In James May’s episode of the ‘The Reassembler’ on January 4th, 2016, he took the easy route of reassembling the ‘Two hundred and thirty five components’ of a Kenwood Chef food mixer, an activity close to my heart.
Between leaving school in January 1970 and
setting sail for Greenland in May 1970, my first full time paid employment was at the Kenwood factory in Havant, assembling
just one of those 235 components. Yes James, I was employed for up to twelve hours a day, fitting the gear wheel to the shaft of that pivotal component which you simply brushed off in the singlar as ‘a pinion’.
At that time, all was not well in the Wood family. For reasons which remain clouded in mystery, Mrs. Wood had sold her share of her soon to be ‘former’ husband’s business to the evil
Mr Thorn, leaving Ken out in the cold.
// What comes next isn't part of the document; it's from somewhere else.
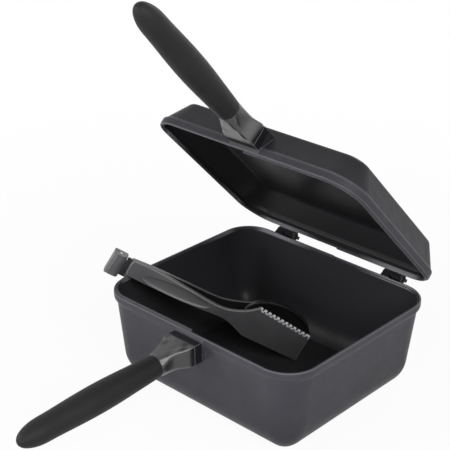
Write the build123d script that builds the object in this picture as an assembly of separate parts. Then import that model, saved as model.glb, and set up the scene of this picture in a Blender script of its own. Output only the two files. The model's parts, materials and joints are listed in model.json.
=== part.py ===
from build123d import *
import math
import os

os.makedirs("parts", exist_ok=True)

# Double sided flip pan: a deep base pan and a shallow lid pan, hinged at the back, each with
# its own handle at the front, and a pair of cooking tongs that lies in the base pan.
# Millimetres and degrees. Origin: middle of the base pan's flat bottom.
# +X to the right along the front, -Y towards the handles, +Z up. The lid stands open.

# ---- pan rims and walls -------------------------------------------------------------------
rim_width = 205.0
rim_length = 179.7
rim_corner_radius = 27.5
wall = 3.0
rim_land = 3.2
lip_height = 6.0
lip_edge_radius = 0.9
inner_step_depth = 5.5
inner_step_radius = 2.0

base_depth = 78.7
base_flare = 2.56
base_taper = 5.39
base_lip_blend = 3.0
base_lip_radii = (4.0, 5.0)
base_turn_depth = 58.3
base_edge_inset = 21.7
base_floor = 4.0
base_inner_rise = 22.0
base_inner_edge_inset = 23.7
base_inner_blend = 11.0

lid_depth = 28.2
lid_flare = 1.8
lid_lip_blend = 1.5
lid_lip_radii = (1.5, 1.0)
lid_edge_inset = 13.9
lid_edge_radius = 4.5
lid_floor = 3.5
lid_inner_edge_inset = 16.6
lid_inner_edge_radius = 4.5
lid_inner_blend = 3.0

# How far a cut runs past the solid that it cuts
overshoot = 1.0

# ---- rim seal: half a tongue and half a groove on each pan ---------------------------------
tongue_width = 1.5
tongue_height = 1.2
groove_clearance = 0.2
rim_gap = 0.4

# ---- hinge ---------------------------------------------------------------------------------
hinge_reach = 7.8
hinge_drop = 1.7
lid_open_angle = 45.5
lid_stop_angle = 100.0
barrel_radius = 4.3
base_lug_width = 8.4
lid_lug_width = 9.1
lug_gap = 0.9
hinge_left_x = -61.35
hinge_right_x = 56.15
hinge_pin_radius = 1.75
hinge_running_clearance = 0.05
hinge_side_clearance = 0.1
pin_head_radius = 2.7
pin_head_height = 1.2
pin_recess_radius = 2.5
pin_recess_depth = 0.8
hinge_washer_radius = 4.0
lug_web_depth = 9.0
lug_web_drop = 1.0
base_web_angles = (90.0, -90.0)
lid_web_angles = (120.0, 90.0, -37.0)
heel_clearance = 0.45
heel_width = 3.0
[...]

Morale at the factory, staffed with the kindhearted and loyal population of West Leigh, had taken a dive as the ‘time and motion’ men from Thorn Electrical Industries had come in to wreak their havoc.
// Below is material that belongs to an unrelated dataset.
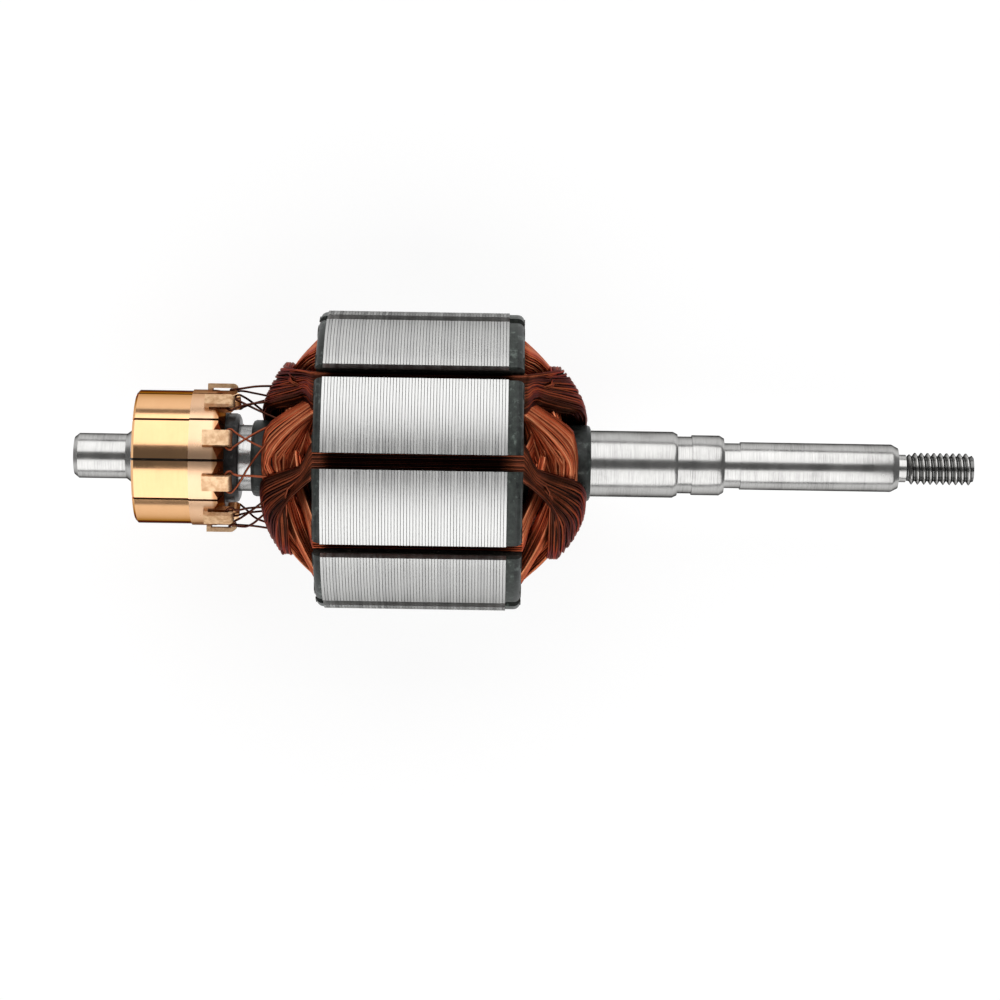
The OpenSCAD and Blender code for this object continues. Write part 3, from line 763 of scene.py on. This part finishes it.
# %% Floor and light
low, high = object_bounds()
floor_mesh = bmesh.new()
bmesh.ops.create_circle(floor_mesh, cap_ends=True, segments=96, radius=3.0,
                        matrix=Matrix.Translation((0, 0, low.z)))
floor_data = bpy.data.meshes.new("floor")
floor_mesh.to_mesh(floor_data)
floor_mesh.free()
floor = bpy.data.objects.new("floor", floor_data)
bpy.context.scene.collection.objects.link(floor)
floor_finish = Finish("floor_paint", roughness=0.9)
floor_finish.colour(floor_finish.ramp(floor_finish.noise(3), [(0.3, (0.86, 0.86, 0.86)),
                                                              (0.7, (0.88, 0.88, 0.88))]))
floor_tree = floor_finish.material.node_tree
seen = floor_finish.add("ShaderNodeLightPath").outputs
seen_at_all = floor_finish.math("MAXIMUM", floor_finish.math(
    "MAXIMUM", seen["Is Camera Ray"], seen["Is Glossy Ray"]), seen["Is Transmission Ray"])
white = floor_finish.add("ShaderNodeEmission")
white.inputs["Strength"].default_value = 1.11
blend = floor_finish.add("ShaderNodeMixShader")
floor_finish.join(floor_finish.math("MULTIPLY", seen_at_all, 0.74), blend.inputs["Fac"])
floor_finish.join(floor_finish.shader.outputs[0], blend.inputs[1])
floor_finish.join(white.outputs[0], blend.inputs[2])
floor_finish.join(blend.outputs[0], floor_tree.nodes["Material Output"].inputs["Surface"])
floor_data.materials.append(floor_finish.material)


lamp_size, lamp_power = (1.1, 0.8), 4.6
lamp_along, lamp_beside, lamp_height = -0.04, 0.536, 0.45
middle_of_core = Vector(((core_low.x + core_high.x) / 2, 0, 0))


def soft_lamp(name, location):
    data = bpy.data.lights.new(name, "AREA")
    data.shape = "RECTANGLE"
    data.size, data.size_y = lamp_size
    data.energy = lamp_power
    lamp = bpy.data.objects.new(name, data)
    lamp.location = location
    lamp.rotation_euler = (middle_of_core - Vector(location)).to_track_quat("-Z", "Y").to_euler()
    bpy.context.scene.collection.objects.link(lamp)


soft_lamp("lamp_near", (lamp_along, -lamp_beside, lamp_height))
soft_lamp("lamp_far", (lamp_along, lamp_beside, lamp_height))

sky = bpy.data.worlds.new("sky")
bpy.context.scene.world = sky
sky.use_nodes = True
sky_tree = sky.node_tree
direction = sky_tree.nodes.new("ShaderNodeTexCoord").outputs["Generated"]
split = sky_tree.nodes.new("ShaderNodeSeparateXYZ")
sky_tree.links.new(direction, split.inputs[0])
fade = sky_tree.nodes.new("ShaderNodeValToRGB")
fade.color_ramp.elements[0].position = 0.2
fade.color_ramp.elements[0].color = (0.2, 0.2, 0.2, 1)
fade.color_ramp.elements[1].position = 0.97
fade.color_ramp.elements[1].color = (0.12, 0.12, 0.12, 1)
sky_tree.links.new(split.outputs["Z"], fade.inputs["Fac"])
sky_tree.links.new(fade.outputs["Color"], sky_tree.nodes["Background"].inputs["Color"])
print("floor at", round(low.z / mm, 2), "mm, two lamps")

# %% [markdown]
# The camera hangs over the shaft and looks almost straight down. It is aimed a little to the near
# side of the shaft and is turned by about one degree, so the shaft does not lie dead level.

# %% Camera
camera_data = bpy.data.cameras.new("camera")
camera_data.lens = 118.8
camera_data.clip_end = 20
camera = bpy.data.objects.new("camera", camera_data)
bpy.context.scene.collection.objects.link(camera)
seat_to_middle = -38.1 * mm
camera.location = (seat_to_middle, 6.7 * mm, 0.66)
aim = Vector((seat_to_middle, -7.6 * mm, 0)) - camera.location
camera.rotation_euler = (Matrix.Rotation(math.atan2(aim.y, -aim.z), 4, "X")
                         @ Matrix.Rotation(math.radians(0.92), 4, "Z")).to_euler()
bpy.context.scene.camera = camera
bpy.context.scene.view_settings.view_transform = "Standard"
print("camera", round(camera.location.z, 2), "m above the shaft")

# %% [markdown]
# The last cell brings the scene up to date.

# %% The end
bpy.context.view_layer.update()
For the record, for the eight hours of my standard day (and the four hours of the twilight shift which occasionally helped to make the weekly brown envelope worthwhile) I stood at a hydraulic carousel press, repeating the following sequence:
- Lift the guard
- Remove completed pinion assembly
- Pack completed pinion assembly
- Insert new shaft
- Position pinion gear
- Close guard
Since the maximum speed of this operation was dictated by the rhythmic rotation of the carousel, the ‘T&M police’ could not find fault with ‘Time’. It was, however, with the ‘Motion’ component that I drew their wrath.
Step ‘3’ was where my problems arose. The completed pinion assemblies were packed in wooden trays, perforated with eight columns and sixteen rows of holes in which to insert the shafts. While my training
suggested that I should start at the top left and work horizontally, row by row, finishing at the bottom right, intense boredom soon got the better of me. Some trays I’d fill in reverse order, others in vertical motion, and eventually I adopted a set of depictions of national flags – the Union flag being a favourite with my fellow workers. When the evil Mr Thorn’s men came around, I was thoroughly reprimanded and sent for retraining.
In truth, I was perhaps a tad overqualified for that particular role on the assembly line, however the experience taught me much about manufacturing industry and even more about the resourcefulness of a recently oppressed workforce. Forty six years on, the Havant factory building still exists as an eerily quiet warehouse for the current Italian owner, a transit stop for the Kenwood and DeLonghi products which are now manufactured in the People’s Republic of China.
In the grand scheme of the overall decline of British manufacturing industry, Mrs Wood may have much to answer for. But then I suspect that in some respects, Ken might not have been entirely innocent.